• _Work instructions_: Look in the material below for the line with "point by point" and the line with "obj.data.transform(world)", then set down exactly those two lines and all lines between, nothing more.

• _Material provided_:
----------------------------------------

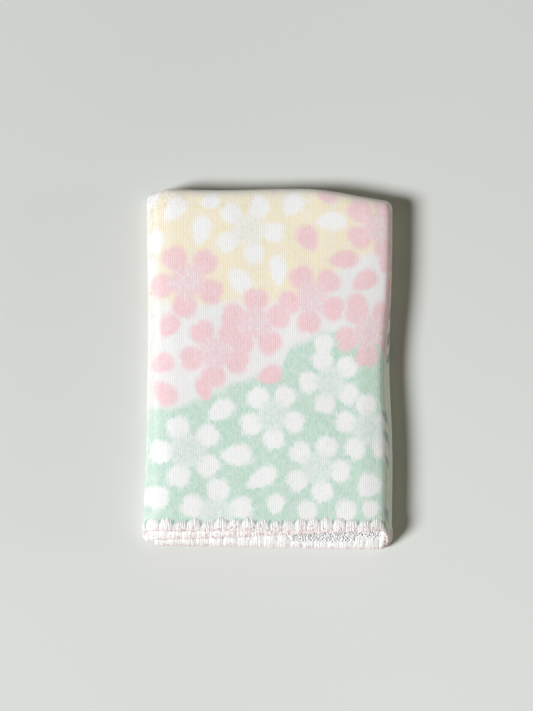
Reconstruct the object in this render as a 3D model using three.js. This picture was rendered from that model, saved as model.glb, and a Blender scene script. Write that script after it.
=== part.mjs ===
// A handkerchief of gauze and loop-pile cloth, folded in thirds across its width and then in half
// along its length. It is one cloth, so it is one closed solid: a flat slab of the cut size, whose
// points are carried through the two folds. Millimetres, +Z up.
//
// The middle third is the outside of the packet. The first third lies folded under it, the last
// third wraps round that one, and the half fold leaves the last third innermost. The rounded half
// fold is at +Y, and the hems of all six layers are at -Y.
import * as THREE from "three";
import { mergeVertices } from "three/addons/utils/BufferGeometryUtils.js";

// The cloth as cut
const CLOTH_WIDTH = 288;
const CLOTH_LENGTH = 280;
const CLOTH_THICKNESS = 1.6;

// The packet as folded
const PACKET_WIDTH = 98.4;
const LAYER_PITCH = 2.1; // from the middle of one layer to the middle of the next
const TUCKED_EDGE = 4.4; // how far the last third's free edge lies inside the packet's left side
const HALF_SLIP = 1.5; // how far the outer layer has slid round the half fold
const TUCK_EASE = 0.031; // share of its length that the first third loses in creases at its free edge
const LAST_EASE = 0.013; // and the same for the last third
const SQUARENESS = 0.16; // how much fuller the half fold is than a round one

// The overlocked hem: a row of shell stitches on each edge that the half fold brings to -Y
const HEM_DEPTH = 5.6;
const HEM_SWELL = 0.2; // how far a shell stands proud of each face of the cloth
const SHELL_REACH = 0.55; // how far a shell reaches past the cut edge
const SHELL_NOTCH = 0.12; // and how far the notch between two shells does
const HEM_PROFILE = [
  // distance in from the edge, share of the cloth's half thickness, share of the swell
  { inset: 0, thickness: 0.65, swell: 0.5 },
  { inset: 1.6, thickness: 1, swell: 1 },
  { inset: 4.0, thickness: 1, swell: 1 },
  { inset: HEM_DEPTH, thickness: 1, swell: 0 },
];

// Rows of points along the cloth, besides those of the hems
const FLAT_ROWS = 3;
const ARC_ROWS = 8;

// The packet's uneven form: each value is the most that it moves a point
const CROWN = 0.9; // the top swells in the middle
const WAIST = 0.5; // and is a little lower across its middle
const RIGHT_SAG = 0.7; // it falls away along its right side
const LEFT_SAG = 1; // and more along its left side
const TUCK_SAG = 1.7; // where the last third's free edge doesn't reach
const LEFT_SPREAD = 1.9; // the left side widens towards the hems
const RIGHT_DRAW = 0.7; // the right side draws in a little by the half fold
const HEM_DRAW = 1.9; // by this much more towards the hems
const WAIST_DRAW = 0.9; // and more again across its middle
const UPPER_SHIFT = 1.1; // the lower half shows past the upper one at the right, here by the half fold
const LOWER_SHIFT = 3.6; // and here by the hems
const RIGHT_CORNER_DROP = 6; // the half fold falls back at its right end
const LEFT_CORNER_DROP = 2.6; // and less at its left end
const EDGE_WOBBLE = 0.25; // waves along the half fold and the sides

const CLOTH_COLOR = 0xefe9e2;

const half = CLOTH_THICKNESS / 2;
const outerLevel = 2.5 * LAYER_PITCH; // from the half fold's mid plane to the outermost layer
const tightRadius = LAYER_PITCH / 2; // the fold between the first and the middle third
const wideRadius = LAYER_PITCH; // the fold that takes the last third round the first
const leftTurn = -PACKET_WIDTH / 2 + tightRadius + half;
const rightTurn = PACKET_WIDTH / 2 - wideRadius - half;
const lastThird = rightTurn - (-PACKET_WIDTH / 2 + TUCKED_EDGE);
const middleThird = rightTurn - leftTurn;
const foldLengths = Math.PI * (tightRadius + wideRadius);
const firstThird = CLOTH_WIDTH - middleThird - lastThird - foldLengths;

const smooth = (from, to, x) => THREE.MathUtils.smoothstep(x, from, to);

// The packet's section across its width. Each stretch gives, at a share of its length, the place
// across (x), the depth below the outermost layer (h) and the printed side's normal (nx, nh).
const run = (startX, towards, length, depth) => (share) => ({
  x: startX + towards * length * share,
  h: depth,
  nx: 0,
  nh: -towards,
});
const turn = (centreX, radius, startAngle) => (share) => {
  const angle = startAngle + Math.PI * share;
  return {
    x: centreX + radius * Math.cos(angle),
    h: radius - radius * Math.sin(angle),
    nx: Math.cos(angle),
    nh: -Math.sin(angle),
  };
};
const turnBack = (place) => (share) => place(1 - share);

// steps is the number of columns of points, and shells the number of hem stitches, on each stretch
const SECTION = [
  { steps: 34, shells: 17, place: run(leftTurn + firstThird, -1, firstThird, LAYER_PITCH) },
  { steps: 4, shells: 1, place: turnBack(turn(leftTurn, tightRadius, Math.PI / 2)) },
  { steps: 36, shells: 18, place: run(leftTurn, 1, middleThird, 0) },
  { steps: 6, shells: 1, place: turnBack(turn(rightTurn, wideRadius, -Math.PI / 2)) },
  { steps: 34, shells: 17, place: run(rightTurn, -1, lastThird, 2 * LAYER_PITCH) },
];

// One column of points for each step: its place in the section, how full the hem's shell is there,
// and how much shorter the cloth lies along it.
const columns = SECTION.flatMap(({ steps, shells, place }, stretch) => {
  const first = stretch === 0 ? 0 : 1;
  return Array.from({ length: steps + 1 - first }, (_, i) => {
    const share = (i + first) / steps;
    const fullness = Math.sin(Math.PI * shells * share) ** 2;
    const ease = { 0: TUCK_EASE * (1 - share), 4: LAST_EASE * share }[stretch] ?? 0;
    return { ...place(share), fullness, ease };
  });
});

// The rows of points along one half of the cloth, from its hem to the half fold. flat is the
// distance from the hem over the whole flat stretch, and arc the share of the quarter turn.
const halfRows = [
  ...HEM_PROFILE.map(({ inset, thickness, swell }) => ({ inset, thickness, swell })),
  ...Array.from({ length: FLAT_ROWS }, (_, i) => ({ flat: (i + 1) / (FLAT_ROWS + 1) })),
  ...Array.from({ length: ARC_ROWS / 2 + 1 }, (_, i) => ({ arc: 1 - i / (ARC_ROWS / 2) })),
];
const rows = [
  ...halfRows.map((row) => ({ ...row, side: -1 })),
  ...halfRows.slice(0, -1).reverse().map((row) => ({ ...row, side: 1 })),
];

// The half fold: carries a point at a distance along the cloth from its middle line round a
// half turn. sheetDepth is the depth of its layer, and depth the point's own.
function foldInHalf(along, sheetDepth, depth, ease) {
  const radius = outerLevel - sheetDepth;
  const distance = outerLevel - depth;
  const quarter = (Math.PI / 2) * radius;
  const beyond = Math.abs(along) - quarter;
  if (beyond > 0) {
    return { y: -beyond * (1 - ease), z: -Math.sign(along) * distance };
  }
  const angle = -along / radius;
  const reach = distance * (1 + SQUARENESS * Math.sin(2 * angle) ** 2);
  return { y: reach * Math.cos(angle), z: reach * Math.sin(angle) };
}

// The packet as it lies: soft, a little uneven, and flat underneath. z runs from 0 to height.
const height = 2 * outerLevel + CLOTH_THICKNESS;
const reachOfFold = outerLevel + half;
const hemReach = CLOTH_LENGTH / 2 - (Math.PI / 2) * tightRadius;
function settle({ x, y, z }) {
  const across = x / (PACKET_WIDTH / 2);
  const down = THREE.MathUtils.clamp(-y / hemReach, 0, 1); // 0 at the half fold and 1 at the hems
  const up = z / height;

  const crown = CROWN * (1 - across ** 4) * Math.sin(Math.PI * (0.1 + 0.8 * down));
  const atWaist = Math.exp(-(((down - 0.48) / 0.16) ** 2));
  const sides = RIGHT_SAG * smooth(0.78, 1, across) + LEFT_SAG * smooth(0.78, 1, -across);
  const tuck = TUCK_SAG * smooth(PACKET_WIDTH / 2 - TUCKED_EDGE - 1, PACKET_WIDTH / 2, -x);
  const lifted = z + up * (crown - WAIST * atWaist - sides) - tuck * smooth(0.4, 0.62, up);

  const leftSpread = LEFT_SPREAD * smooth(0.6, 1, down) * Math.min(across, 0);
  const nearHems = smooth(0.2, 0.55, down);
  const draw = RIGHT_DRAW + HEM_DRAW * nearHems + WAIST_DRAW * atWaist;
  const rightDraw = draw * Math.max(across, 0);
  const shiftHere = UPPER_SHIFT + (LOWER_SHIFT - UPPER_SHIFT) * nearHems;
  const shift = shiftHere * (1 - up) * smooth(0.7, 1, across);
  const wobble = EDGE_WOBBLE * Math.abs(across) ** 3 * Math.sin(9 * down + 1.3 * Math.sign(x));
  const rightDrop = RIGHT_CORNER_DROP * smooth(0.3, 1.3, across);
  const leftDrop = LEFT_CORNER_DROP * smooth(0.8, 1.04, -across);
  const ripple = EDGE_WOBBLE * Math.sin(0.11 * x + 0.6);
  const nearFold = smooth(-45, reachOfFold, y);
  return {
    x: x + leftSpread - rightDraw + shift + wobble,
    y: y - nearFold * (rightDrop + leftDrop - ripple),
    z: Math.max(lifted, 0),
  };
}

// Carries one point of the flat slab to its place: side is 1 on the printed face, -1 on the pile
// and 0 on the rim between them.
function fold(column, row, side, onEdge) {
  const { x, h, nx, nh, fullness, ease } = columns[column];
  const { inset, flat, arc, thickness = 1, swell = 0, side: end } = rows[row];
  const quarter = (Math.PI / 2) * (outerLevel - h);
  const flatLength = CLOTH_LENGTH / 2 - quarter;
  let fromHem = inset;
  if (flat !== undefined) fromHem = HEM_DEPTH + (flatLength - HEM_DEPTH) * flat;
  if (arc !== undefined) fromHem = flatLength + quarter * (1 - arc);
  if (inset === 0 && side === 0) {
    fromHem = -(SHELL_NOTCH + (SHELL_REACH - SHELL_NOTCH) * fullness);
  }
  const slip = HALF_SLIP * (1 - h / (2 * LAYER_PITCH));
  const along = end * (CLOTH_LENGTH / 2 - fromHem) + slip * (arc === undefined ? 1 : 0);

  const offset = side * (half * thickness + HEM_SWELL * swell * (fullness - 0.35));
  const sideways = onEdge && side === 0 ? half : 0; // rounds the two free edges
  const outwards = column === 0 ? 1 : -1;
  const { y, z } = foldInHalf(along, h, h + nh * offset, ease);
  return settle({ x: x + nx * offset + sideways * outwards, y, z: z + outerLevel + half });
}

// The handkerchief: a slab with a point for each column, row and side, folded point by point
function handkerchief() {
  const across = columns.length - 1;
  const along = rows.length - 1;
  const slab = new THREE.BoxGeometry(across, along, 2, across, along, 2);
  slab.deleteAttribute("normal");
  slab.deleteAttribute("uv");
  const points = slab.getAttribute("position");
  for (let i = 0; i < points.count; i++) {
    const column = Math.round(points.getX(i) + across / 2);
    const row = Math.round(points.getY(i) + along / 2);
    const side = Math.round(points.getZ(i));
    const onEdge = column === 0 || column === across;
    const { x, y, z } = fold(column, row, side, onEdge);
    points.setXYZ(i, x, y, z);
  }
  const geometry = mergeVertices(slab, 1e-3);
  geometry.computeBoundingBox();
  const box = geometry.boundingBox;
  const centre = box.getCenter(new THREE.Vector3());
  geometry.translate(-centre.x, -centre.y, -box.min.z); // the origin is the middle of its base
  geometry.computeVertexNormals();
  const cloth = new THREE.MeshStandardMaterial({
    color: CLOTH_COLOR,
    roughness: 0.95,
    metalness: 0,
  });
  const mesh = new THREE.Mesh(geometry, cloth);
  mesh.name = "handkerchief";
  return mesh;
}

const packet = new THREE.Group();
packet.add(handkerchief());

export default packet;
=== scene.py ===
"""A gauze and loop-pile handkerchief, folded in thirds and then in half, lying on a pale table.

The cloth is one thin sheet on the folds of its CAD solid. Its hem, its pile and the threads on it
are real yarn. Lengths are in millimetres up to the moment when a mesh or light is made, in metres.
"""

import math

import bpy
import numpy as np
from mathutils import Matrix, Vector

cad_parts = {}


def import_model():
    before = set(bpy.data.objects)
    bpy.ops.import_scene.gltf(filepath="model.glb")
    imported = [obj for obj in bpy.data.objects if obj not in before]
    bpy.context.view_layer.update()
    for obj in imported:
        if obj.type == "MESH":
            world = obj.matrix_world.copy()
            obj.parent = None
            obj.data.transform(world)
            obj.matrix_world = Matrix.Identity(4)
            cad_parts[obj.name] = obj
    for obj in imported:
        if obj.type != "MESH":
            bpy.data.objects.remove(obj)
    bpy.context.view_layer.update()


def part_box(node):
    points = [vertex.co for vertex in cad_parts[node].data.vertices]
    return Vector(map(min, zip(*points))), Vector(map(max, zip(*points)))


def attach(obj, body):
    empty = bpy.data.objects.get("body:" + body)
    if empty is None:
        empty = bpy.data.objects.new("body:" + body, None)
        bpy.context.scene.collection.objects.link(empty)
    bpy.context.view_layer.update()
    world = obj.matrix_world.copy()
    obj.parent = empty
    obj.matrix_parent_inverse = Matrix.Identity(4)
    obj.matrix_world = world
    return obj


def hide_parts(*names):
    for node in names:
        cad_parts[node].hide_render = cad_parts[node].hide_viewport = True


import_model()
MM = 0.001
RNG = np.random.default_rng(24)

# The cloth as cut, and the packet as folded: the same sizes as the solid's
CLOTH_WIDTH = 288.0
CLOTH_LENGTH = 280.0
SOLID_THICKNESS = 1.6
PACKET_WIDTH = 98.4
LAYER_PITCH = 2.1
TUCKED_EDGE = 4.4
HALF_SLIP = 1.5
TUCK_EASE = 0.031
LAST_EASE = 0.013
SQUARENESS = 0.16
CROWN = 0.9
WAIST = 0.5
RIGHT_SAG = 0.7
LEFT_SAG = 1.0
TUCK_SAG = 1.7
LEFT_SPREAD = 1.9
RIGHT_DRAW = 0.7
HEM_DRAW = 1.9
WAIST_DRAW = 0.9
UPPER_SHIFT = 1.1
LOWER_SHIFT = 3.6
RIGHT_CORNER_DROP = 6.0
LEFT_CORNER_DROP = 2.6
EDGE_WOBBLE = 0.25
WAIST_AT = 0.48
WAIST_SPAN = 0.16
SAG_FROM = 0.78

# The hem: shell stitches, each a fan of yarn that wraps the edge
HEM_DEPTH = 5.4
SHELL_PITCH = 5.35
HEM_PITCH = CLOTH_WIDTH / round(CLOTH_WIDTH / SHELL_PITCH)
YARN_RADIUS = 0.38
FRONT_WRAPS = 11
SIDE_WRAPS = 7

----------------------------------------

• _Complete output_:
// The handkerchief: a slab with a point for each column, row and side, folded point by point
function handkerchief() {
  const across = columns.length - 1;
  const along = rows.length - 1;
  const slab = new THREE.BoxGeometry(across, along, 2, across, along, 2);
  slab.deleteAttribute("normal");
  slab.deleteAttribute("uv");
  const points = slab.getAttribute("position");
  for (let i = 0; i < points.count; i++) {
    const column = Math.round(points.getX(i) + across / 2);
    const row = Math.round(points.getY(i) + along / 2);
    const side = Math.round(points.getZ(i));
    const onEdge = column === 0 || column === across;
    const { x, y, z } = fold(column, row, side, onEdge);
    points.setXYZ(i, x, y, z);
  }
  const geometry = mergeVertices(slab, 1e-3);
  geometry.computeBoundingBox();
  const box = geometry.boundingBox;
  const centre = box.getCenter(new THREE.Vector3());
  geometry.translate(-centre.x, -centre.y, -box.min.z); // the origin is the middle of its base
  geometry.computeVertexNormals();
  const cloth = new THREE.MeshStandardMaterial({
    color: CLOTH_COLOR,
    roughness: 0.95,
    metalness: 0,
  });
  const mesh = new THREE.Mesh(geometry, cloth);
  mesh.name = "handkerchief";
  return mesh;
}

const packet = new THREE.Group();
packet.add(handkerchief());

export default packet;
=== scene.py ===
"""A gauze and loop-pile handkerchief, folded in thirds and then in half, lying on a pale table.

The cloth is one thin sheet on the folds of its CAD solid. Its hem, its pile and the threads on it
are real yarn. Lengths are in millimetres up to the moment when a mesh or light is made, in metres.
"""

import math

import bpy
import numpy as np
from mathutils import Matrix, Vector

cad_parts = {}


def import_model():
    before = set(bpy.data.objects)
    bpy.ops.import_scene.gltf(filepath="model.glb")
    imported = [obj for obj in bpy.data.objects if obj not in before]
    bpy.context.view_layer.update()
    for obj in imported:
        if obj.type == "MESH":
            world = obj.matrix_world.copy()
            obj.parent = None
            obj.data.transform(world)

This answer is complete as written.